Given request → Select each line where the word "return" appears.

Information supplied →
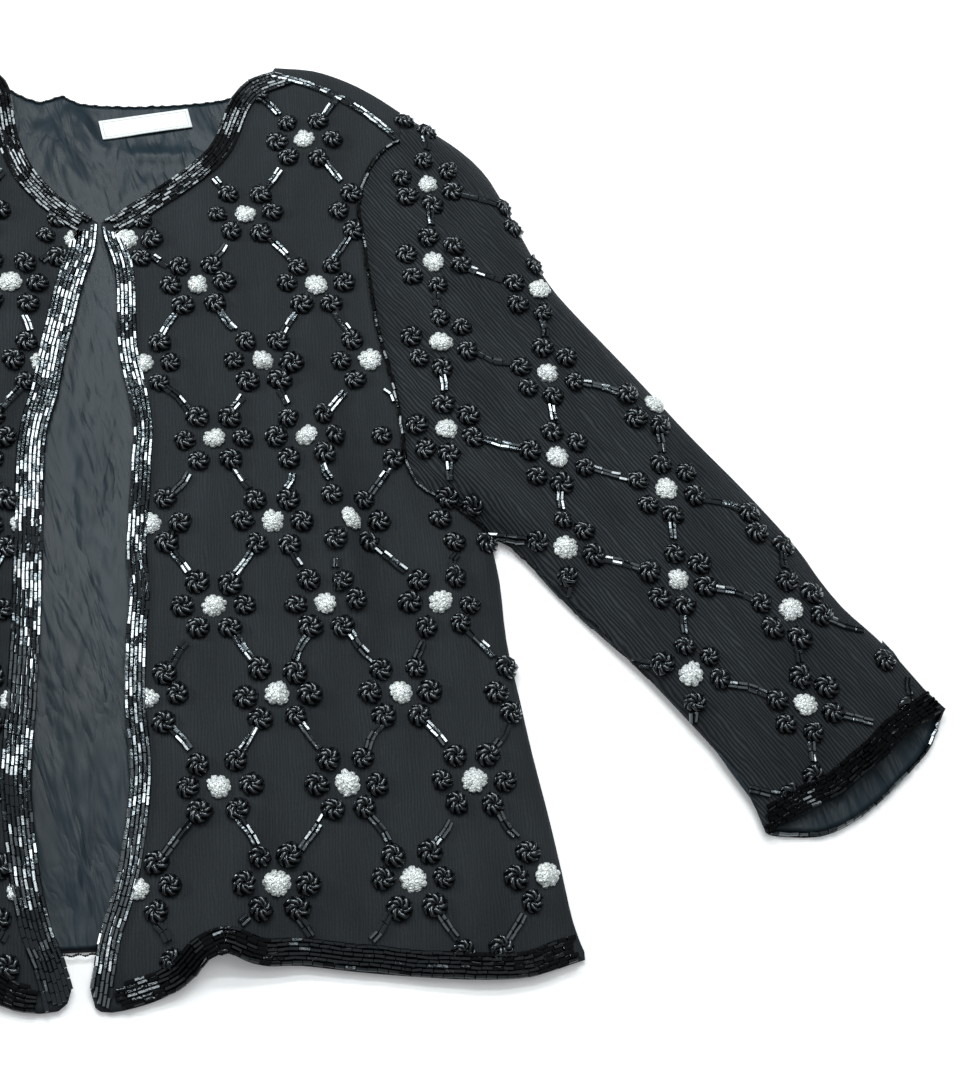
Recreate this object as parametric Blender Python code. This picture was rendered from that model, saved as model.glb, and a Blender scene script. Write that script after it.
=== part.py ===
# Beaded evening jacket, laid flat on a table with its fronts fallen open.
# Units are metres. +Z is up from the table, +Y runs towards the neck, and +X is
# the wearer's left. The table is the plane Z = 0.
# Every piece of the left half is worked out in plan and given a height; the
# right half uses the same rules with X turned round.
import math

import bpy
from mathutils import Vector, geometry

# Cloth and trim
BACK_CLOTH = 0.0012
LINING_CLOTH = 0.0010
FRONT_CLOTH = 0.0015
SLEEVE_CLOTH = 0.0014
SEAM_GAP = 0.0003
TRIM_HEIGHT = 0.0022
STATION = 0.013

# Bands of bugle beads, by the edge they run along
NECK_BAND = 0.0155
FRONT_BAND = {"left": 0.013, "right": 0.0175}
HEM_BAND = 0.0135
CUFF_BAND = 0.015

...

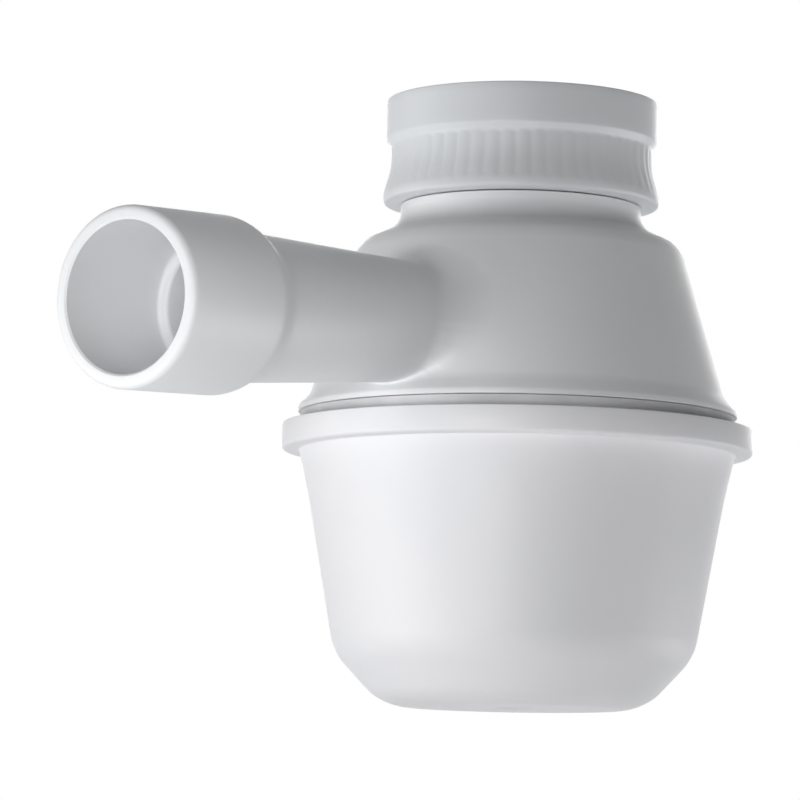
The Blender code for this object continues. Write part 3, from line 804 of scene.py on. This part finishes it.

* * *

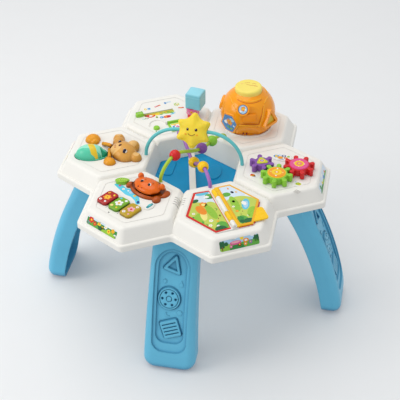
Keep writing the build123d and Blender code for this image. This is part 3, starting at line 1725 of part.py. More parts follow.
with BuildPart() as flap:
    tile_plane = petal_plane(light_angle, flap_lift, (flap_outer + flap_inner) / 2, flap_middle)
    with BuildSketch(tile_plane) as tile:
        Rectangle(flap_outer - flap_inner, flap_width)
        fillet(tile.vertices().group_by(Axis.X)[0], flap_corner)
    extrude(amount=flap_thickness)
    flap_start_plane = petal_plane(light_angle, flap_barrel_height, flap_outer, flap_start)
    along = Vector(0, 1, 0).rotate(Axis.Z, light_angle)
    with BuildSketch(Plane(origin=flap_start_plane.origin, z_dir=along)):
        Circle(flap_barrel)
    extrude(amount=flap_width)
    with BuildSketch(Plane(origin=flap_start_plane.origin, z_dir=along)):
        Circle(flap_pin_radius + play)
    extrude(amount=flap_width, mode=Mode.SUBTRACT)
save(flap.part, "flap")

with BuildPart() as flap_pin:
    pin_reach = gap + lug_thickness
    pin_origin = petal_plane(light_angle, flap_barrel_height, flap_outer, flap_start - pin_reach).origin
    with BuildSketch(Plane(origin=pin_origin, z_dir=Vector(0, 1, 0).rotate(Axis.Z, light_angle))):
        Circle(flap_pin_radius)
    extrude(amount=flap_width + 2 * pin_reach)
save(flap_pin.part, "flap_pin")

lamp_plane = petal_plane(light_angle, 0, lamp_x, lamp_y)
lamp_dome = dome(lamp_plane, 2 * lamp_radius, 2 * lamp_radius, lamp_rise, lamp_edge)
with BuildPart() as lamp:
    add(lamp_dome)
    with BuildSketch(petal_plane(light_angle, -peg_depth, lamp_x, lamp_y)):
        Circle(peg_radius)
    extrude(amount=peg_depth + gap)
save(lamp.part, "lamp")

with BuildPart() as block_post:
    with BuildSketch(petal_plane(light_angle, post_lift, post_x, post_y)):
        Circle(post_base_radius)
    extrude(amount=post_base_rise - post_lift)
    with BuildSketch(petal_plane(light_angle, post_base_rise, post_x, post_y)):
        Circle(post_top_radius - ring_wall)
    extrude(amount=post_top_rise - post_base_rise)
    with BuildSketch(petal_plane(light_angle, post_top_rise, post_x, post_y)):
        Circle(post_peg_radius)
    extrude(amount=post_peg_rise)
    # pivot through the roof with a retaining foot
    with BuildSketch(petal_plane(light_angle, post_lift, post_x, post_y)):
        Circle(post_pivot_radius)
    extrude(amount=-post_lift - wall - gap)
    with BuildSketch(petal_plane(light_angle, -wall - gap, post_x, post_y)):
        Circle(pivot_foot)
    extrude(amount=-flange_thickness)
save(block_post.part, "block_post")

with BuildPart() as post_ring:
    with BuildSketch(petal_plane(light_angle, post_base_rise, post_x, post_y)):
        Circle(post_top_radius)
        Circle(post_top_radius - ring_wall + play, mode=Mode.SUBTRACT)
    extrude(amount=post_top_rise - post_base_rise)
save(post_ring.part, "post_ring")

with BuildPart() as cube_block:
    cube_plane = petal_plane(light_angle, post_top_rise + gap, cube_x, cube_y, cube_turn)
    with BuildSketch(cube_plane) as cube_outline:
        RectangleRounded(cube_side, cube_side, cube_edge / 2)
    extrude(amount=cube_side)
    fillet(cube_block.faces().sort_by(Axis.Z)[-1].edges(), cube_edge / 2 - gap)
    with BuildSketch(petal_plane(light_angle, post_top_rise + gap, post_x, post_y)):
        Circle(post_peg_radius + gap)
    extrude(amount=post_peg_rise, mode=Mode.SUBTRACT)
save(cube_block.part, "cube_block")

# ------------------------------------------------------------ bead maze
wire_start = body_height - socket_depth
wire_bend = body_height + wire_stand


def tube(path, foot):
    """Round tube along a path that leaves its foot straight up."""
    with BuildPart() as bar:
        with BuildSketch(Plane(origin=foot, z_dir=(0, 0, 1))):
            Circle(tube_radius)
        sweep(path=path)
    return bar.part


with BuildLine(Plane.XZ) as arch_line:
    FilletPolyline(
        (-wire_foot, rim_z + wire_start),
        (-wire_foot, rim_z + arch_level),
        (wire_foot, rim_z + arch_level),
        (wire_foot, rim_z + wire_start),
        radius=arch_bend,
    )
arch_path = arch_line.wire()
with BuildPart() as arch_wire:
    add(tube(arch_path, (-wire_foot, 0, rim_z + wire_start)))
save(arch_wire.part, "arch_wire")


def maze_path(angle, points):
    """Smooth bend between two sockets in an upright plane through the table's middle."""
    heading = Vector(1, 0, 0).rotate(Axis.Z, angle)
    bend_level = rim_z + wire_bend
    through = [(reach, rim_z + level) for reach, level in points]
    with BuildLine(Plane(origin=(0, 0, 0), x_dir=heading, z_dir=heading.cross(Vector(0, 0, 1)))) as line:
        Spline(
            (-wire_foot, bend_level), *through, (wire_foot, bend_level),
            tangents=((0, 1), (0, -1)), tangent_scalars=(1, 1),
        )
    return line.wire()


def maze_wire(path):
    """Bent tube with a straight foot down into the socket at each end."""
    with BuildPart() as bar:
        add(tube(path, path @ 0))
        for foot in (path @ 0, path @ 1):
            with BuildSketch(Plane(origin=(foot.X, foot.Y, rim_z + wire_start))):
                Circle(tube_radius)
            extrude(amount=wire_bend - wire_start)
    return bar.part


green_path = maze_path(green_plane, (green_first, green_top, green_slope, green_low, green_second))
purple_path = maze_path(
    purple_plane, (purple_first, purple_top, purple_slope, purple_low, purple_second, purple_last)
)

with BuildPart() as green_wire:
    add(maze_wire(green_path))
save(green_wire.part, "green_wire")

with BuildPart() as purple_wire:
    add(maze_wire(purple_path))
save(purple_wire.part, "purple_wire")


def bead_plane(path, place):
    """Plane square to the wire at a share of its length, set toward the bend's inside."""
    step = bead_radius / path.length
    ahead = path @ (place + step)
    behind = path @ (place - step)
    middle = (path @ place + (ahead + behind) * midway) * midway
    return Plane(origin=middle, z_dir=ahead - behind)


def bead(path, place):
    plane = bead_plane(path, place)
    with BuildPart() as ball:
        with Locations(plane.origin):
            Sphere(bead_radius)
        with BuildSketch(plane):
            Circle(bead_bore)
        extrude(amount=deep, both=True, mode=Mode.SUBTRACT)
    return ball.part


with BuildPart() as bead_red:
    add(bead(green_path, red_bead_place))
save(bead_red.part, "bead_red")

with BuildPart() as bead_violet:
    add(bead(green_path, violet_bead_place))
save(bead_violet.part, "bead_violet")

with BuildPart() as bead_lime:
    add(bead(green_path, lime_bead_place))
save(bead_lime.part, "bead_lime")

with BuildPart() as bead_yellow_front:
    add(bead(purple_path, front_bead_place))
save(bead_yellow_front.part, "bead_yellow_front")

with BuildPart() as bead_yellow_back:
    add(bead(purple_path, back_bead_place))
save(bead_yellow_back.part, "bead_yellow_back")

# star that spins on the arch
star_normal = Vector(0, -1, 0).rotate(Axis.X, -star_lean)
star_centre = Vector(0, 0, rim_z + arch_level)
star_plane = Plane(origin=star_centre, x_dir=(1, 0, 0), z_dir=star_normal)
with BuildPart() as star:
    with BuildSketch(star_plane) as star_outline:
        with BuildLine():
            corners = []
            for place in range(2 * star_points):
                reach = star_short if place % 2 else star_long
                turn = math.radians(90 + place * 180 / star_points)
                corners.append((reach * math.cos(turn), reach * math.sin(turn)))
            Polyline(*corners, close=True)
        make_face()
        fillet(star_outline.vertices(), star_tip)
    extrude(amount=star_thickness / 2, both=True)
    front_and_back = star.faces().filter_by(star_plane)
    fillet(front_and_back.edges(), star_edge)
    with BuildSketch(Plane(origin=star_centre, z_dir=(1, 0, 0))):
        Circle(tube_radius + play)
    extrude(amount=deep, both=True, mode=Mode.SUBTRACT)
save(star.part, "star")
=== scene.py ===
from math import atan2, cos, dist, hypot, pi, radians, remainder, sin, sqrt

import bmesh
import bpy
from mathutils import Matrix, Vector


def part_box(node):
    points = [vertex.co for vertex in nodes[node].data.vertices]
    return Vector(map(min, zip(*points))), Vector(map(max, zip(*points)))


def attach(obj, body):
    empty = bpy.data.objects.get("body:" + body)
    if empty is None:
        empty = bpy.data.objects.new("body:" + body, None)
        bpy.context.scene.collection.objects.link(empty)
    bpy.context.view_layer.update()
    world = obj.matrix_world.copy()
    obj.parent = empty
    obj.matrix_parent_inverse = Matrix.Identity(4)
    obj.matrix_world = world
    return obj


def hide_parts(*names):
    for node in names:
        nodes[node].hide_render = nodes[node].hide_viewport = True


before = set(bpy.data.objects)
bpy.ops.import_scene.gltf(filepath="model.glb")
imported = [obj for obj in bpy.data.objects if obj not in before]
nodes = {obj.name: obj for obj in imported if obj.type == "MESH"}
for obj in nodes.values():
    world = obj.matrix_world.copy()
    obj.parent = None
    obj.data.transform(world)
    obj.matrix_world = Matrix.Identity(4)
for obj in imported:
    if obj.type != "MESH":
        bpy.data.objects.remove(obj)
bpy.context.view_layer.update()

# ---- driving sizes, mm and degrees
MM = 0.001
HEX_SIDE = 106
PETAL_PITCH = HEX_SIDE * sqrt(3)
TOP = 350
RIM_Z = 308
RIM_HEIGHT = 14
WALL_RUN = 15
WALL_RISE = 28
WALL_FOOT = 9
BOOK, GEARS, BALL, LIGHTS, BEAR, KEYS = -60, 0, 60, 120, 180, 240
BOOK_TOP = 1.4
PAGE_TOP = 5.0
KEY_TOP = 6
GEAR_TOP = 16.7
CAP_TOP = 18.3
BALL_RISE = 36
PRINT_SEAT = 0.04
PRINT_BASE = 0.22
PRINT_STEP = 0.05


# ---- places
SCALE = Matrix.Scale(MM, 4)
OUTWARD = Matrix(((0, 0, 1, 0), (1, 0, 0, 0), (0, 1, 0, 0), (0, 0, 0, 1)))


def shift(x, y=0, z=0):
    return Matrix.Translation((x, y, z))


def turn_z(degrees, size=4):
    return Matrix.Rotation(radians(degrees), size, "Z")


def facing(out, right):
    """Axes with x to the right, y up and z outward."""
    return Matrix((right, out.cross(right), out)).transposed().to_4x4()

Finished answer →
    return bar.part
    return line.wire()
    return bar.part
    return Plane(origin=middle, z_dir=ahead - behind)
    return ball.part
    return Vector(map(min, zip(*points))), Vector(map(max, zip(*points)))
    return obj
    return Matrix.Translation((x, y, z))
    return Matrix.Rotation(radians(degrees), size, "Z")
    return Matrix((right, out.cross(right), out)).transposed().to_4x4()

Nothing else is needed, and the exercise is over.